Q: Which parts of Mickleham should renters favour? A: Renters should favour addresses with fast access to Mickleham Road, Donnybrook Road, Craigieburn Road, or a practical 525 bus stop, depending on where work and school are. Streets near Brookfield Boulevard, Brossard Road, Belmore Parade, and established estate connectors can be convenient if they shorten the daily exit. The older Old London Road area gives better access to local venues, while newer estate streets may offer fresher homes. The mistake is choosing only by rent; the wrong pocket can cost hours each week.

Q: Is Mickleham cheaper than Craigieburn? A: Often it can feel cheaper for newer family-sized housing, but the comparison is not simple. Craigieburn has a stronger established retail base, a train station, more services, and deeper rental choice. Mickleham can give you a newer or larger house for the money, especially if you are comparing four-bedroom stock. The catch is transport and amenity. A lower weekly rent in Mickleham may be poor value if you then need a second car, longer station drop-offs, or more paid driving for ordinary errands.

Q: What is the commute from Mickleham like? A: The commute is manageable for people working in the northern suburbs, airport side, construction corridors, logistics, or hybrid office roles. It is less forgiving for five-day CBD commuters. Most households rely on driving to Craigieburn Station, Donnybrook Station, or directly along major roads. Mickleham Road and the surrounding arterial network have seen upgrades, but fringe growth keeps pressure on intersections. The suburb works best when at least one adult’s job map points north or west, not across the whole metropolitan area every morning.

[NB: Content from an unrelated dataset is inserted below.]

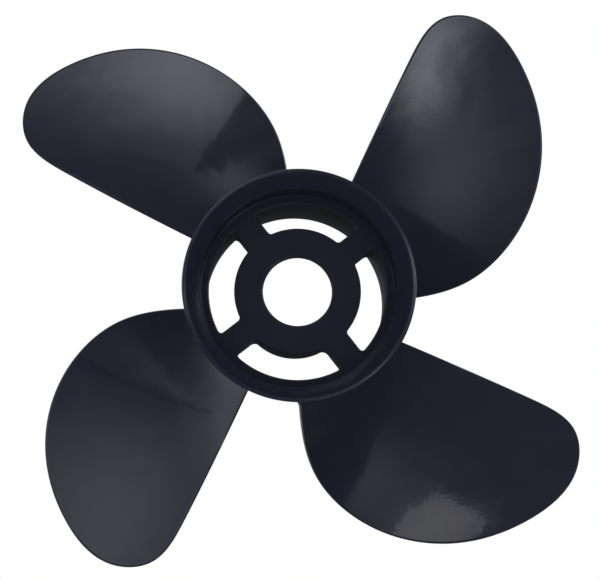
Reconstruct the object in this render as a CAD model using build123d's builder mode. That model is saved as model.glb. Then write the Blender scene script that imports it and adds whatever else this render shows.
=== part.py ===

Q: Does Mickleham have good cafes and restaurants? A: Mickleham has enough for local routine, not enough for people who choose suburbs by food culture. Ryka’s Café, The Corner Store, The Running Horses, Hungry Jacks, and King William IV give residents practical options, especially around Old London Road and car-based errands. What it lacks is a dense dining strip where you can wander, compare menus, and stay out late. If you mostly cook at home and want coffee, a pub meal, and family takeaways, it is fine. If food is your social life, look closer to established centres.

Q: Is Mickleham still growing? A: Yes. Mickleham is part of Melbourne’s northern growth corridor, and the suburb has changed quickly from a semi-rural edge into a major estate-driven housing area. That growth brings newer homes, more young families, and more services over time, but it also brings construction noise, traffic pressure, changing school demand, and streets that can feel unfinished for years. Buyers should treat growth as a trade-off, not a guaranteed upside. The area can improve, but residents live through the roadworks, staging, and service gaps first.

Q: Is Mickleham a good place to buy an investment property? A: It can work for investors chasing newer family homes and tenant demand from households priced out of established suburbs, but it is not a lazy-growth bet. The supply pipeline matters because many similar houses can compete for the same tenants. Four-bedroom homes near transport links, schools, and clean access roads are easier to understand than isolated estate stock with nothing nearby. Investors should stress-test vacancy, landscaping costs, maintenance on newer builds, and whether the rent premium is real or just a short-lived listing ambition.

Q: What should I check before moving to Mickleham? A: Check the commute at the actual time you will travel, not at midday. Check the nearest bus stop, the route to Craigieburn or Donnybrook Station, school zones, childcare waitlists, mobile coverage inside the house, and how many cars the street can absorb at night. Inspect the garage dimensions because some newer homes have tight parking. Also look for construction nearby, unfinished lots, and dust exposure. Mickleham can be a smart move, but only if the house fits the household’s weekly logistics.